Como trabalhar a Consciência Negra na formação docente?
A formação é fundamental para avançar no combate ao racismo na escola e nos currículos. Conheça uma experiência e confira dicas
Já faz parte do calendário anual das escolas de Paraisópolis: todo mês de novembro acontece a FeirÁfrica, evento de formação de professores organizado pelas escolas da região em parceria com a UniCEU, universidade localizada no CEU Paraisópolis, em São Paulo. O evento começou há quatro anos, reunindo professores das unidades escolares que funcionam no local: uma EMEF, uma EMEI e um CEI, além da UniCEI. "Em todos os lugares onde trabalhei sempre dediquei atenção às questões raciais e, aqui, reunimos um pequeno grupo que deu início ao trabalho", conta Rosana de Souza, coordenadora da UniCEU e uma das criadoras do evento, ao lado de Eliana da Cruz, gestora do CEU, e Selma da Silva Jesus, funcionária de um Centro de Atenção Psicossocial (Caps) da região.
Da unidade do CEU, o evento foi crescendo. Hoje, participam desse mesmo evento professores de diversas escolas localizadas na comunidade de Paraisópolis. Além disso, a Diretoria Regional de Ensino (DRE) passou a apoiar o projeto e a ampliá-lo: em 2019, os oito CEUs da região de Campo Limpo realizaram seus eventos de acordo com o próprio planejamento, e o grupo também organizou um curso sobre história e cultura africana e afro-brasileira para professores da região, o que dará pontos para o avanço na carreira na rede.
Investir em conquistar os professores e formá-los é fundamental para garantir avanços no combate ao racismo na escola e nos currículos. "Ainda é possível ver muita resistência entre alguns educadores, que afirmam que não é importante discutir esse tema", destaca Juliano Sobrinho, professor da Escola Lourenço Castanho e doutor em História pela USP. Rosana conta que essa resistência tem sido revertida por causa do evento.
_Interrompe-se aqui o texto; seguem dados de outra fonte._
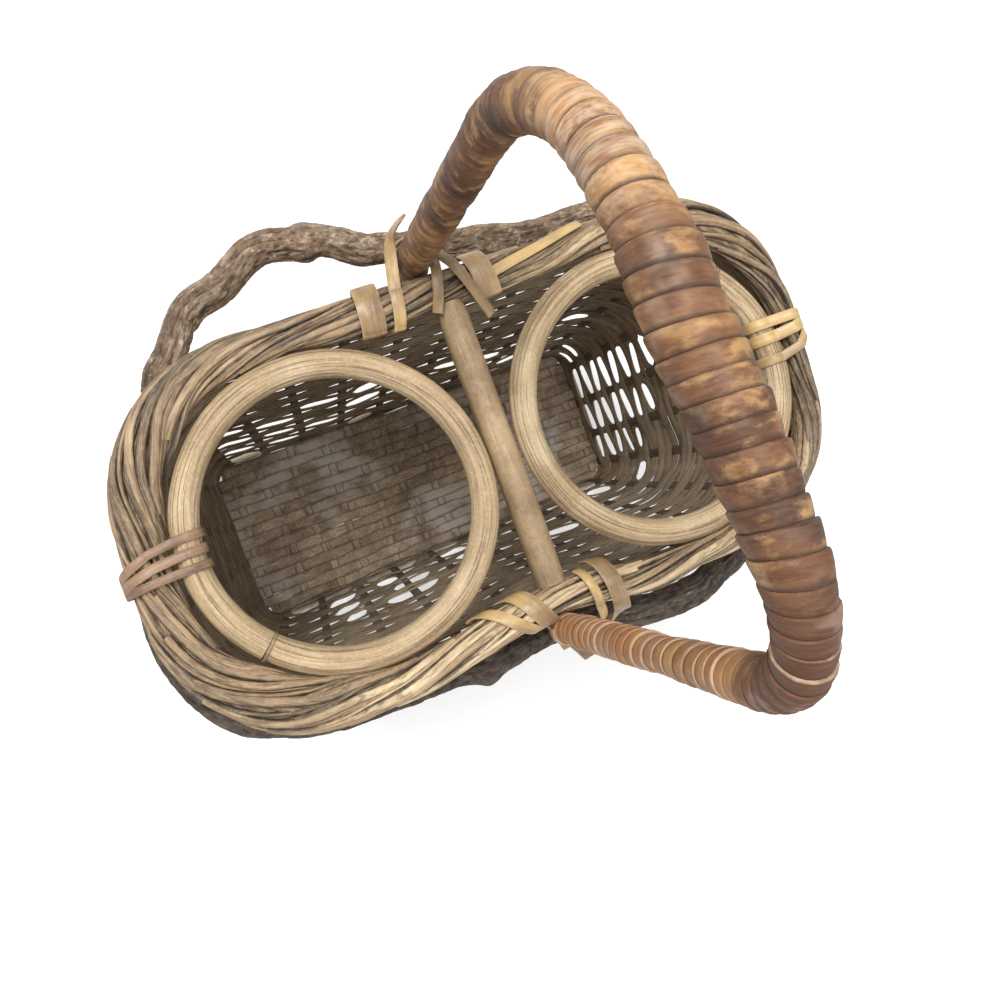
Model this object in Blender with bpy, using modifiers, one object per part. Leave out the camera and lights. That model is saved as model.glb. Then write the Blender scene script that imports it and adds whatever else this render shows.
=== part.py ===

Apesar dos avanços, tratar de temas ligados a afrobrasilidades ainda é um desafio. Vencer as resistências requer esforço diário, que é liderado principalmente por educadores negros, que sentem na pele os impactos de uma Educação que não valoriza a diversidade e as heranças africanas na história brasileira. "Vamos conquistando cada vez mais parceiros, negros ou não, que nos ajudam a defender a importância desses temas", diz Rosana.
Inspire-se: 5 dicas para trabalhar a afrobrasilidade na formação
- Consciência Negra o ano todo
Estudar e refletir sobre a temática racial é algo que deve ser feito o ano todo - e não pontualmente ou apenas em novembro, mês da Consciência Negra. O grupo de educadores responsável pela organização da FeirÁfrica, por exemplo, discute os temas ao longo do ano e aproveita o evento também para compartilhar essas ações e discussões. "Não se trata só do evento, mas a formação é realizada todo o ano, com visitas a exposições, discussões e outras propostas", explica Rosana. - Além do pedagógico
Além das questões pedagógicas, cabe também reflexões sobre a cultura e a condição da população negra no Brasil, no estado e no município/região em que a escola está inserida. Na FeirÁfrica de 2019, discutiu-se, por exemplo, o genocídio da juventude negra, com palestrantes indicados pelos próprios professores. - Todos juntos
Dentro da escola, construa uma rede de aliados que acreditam na importância do tema e se engajam nas iniciativas de formação e em projetos. Abra o grupo e convide os demais professores a se juntarem às iniciativas. O apoio de coordenadores pedagógicos e diretores também é fundamental para valorizar o trabalho feito com o tema e incentivar o restante do corpo docente.
- Contra o preconceito
Tente desfazer confusões e preconceitos que possam existir, associando a cultura afrobrasileira exclusivamente às religiões de matriz africana e também a própria discriminação contra esses credos, que devem ser respeitados como os demais. - É a lei
A lei 10639/2003 alterou a Lei de Diretrizes e Bases da Educação Nacional (LDB) e tornou obrigatória a abordagem da história e da cultura afrobrasileira nas escolas. Assim, além de ser um dever ético, é ilegal deixar de incluir a diversidade de povos e culturas em suas práticas como educador.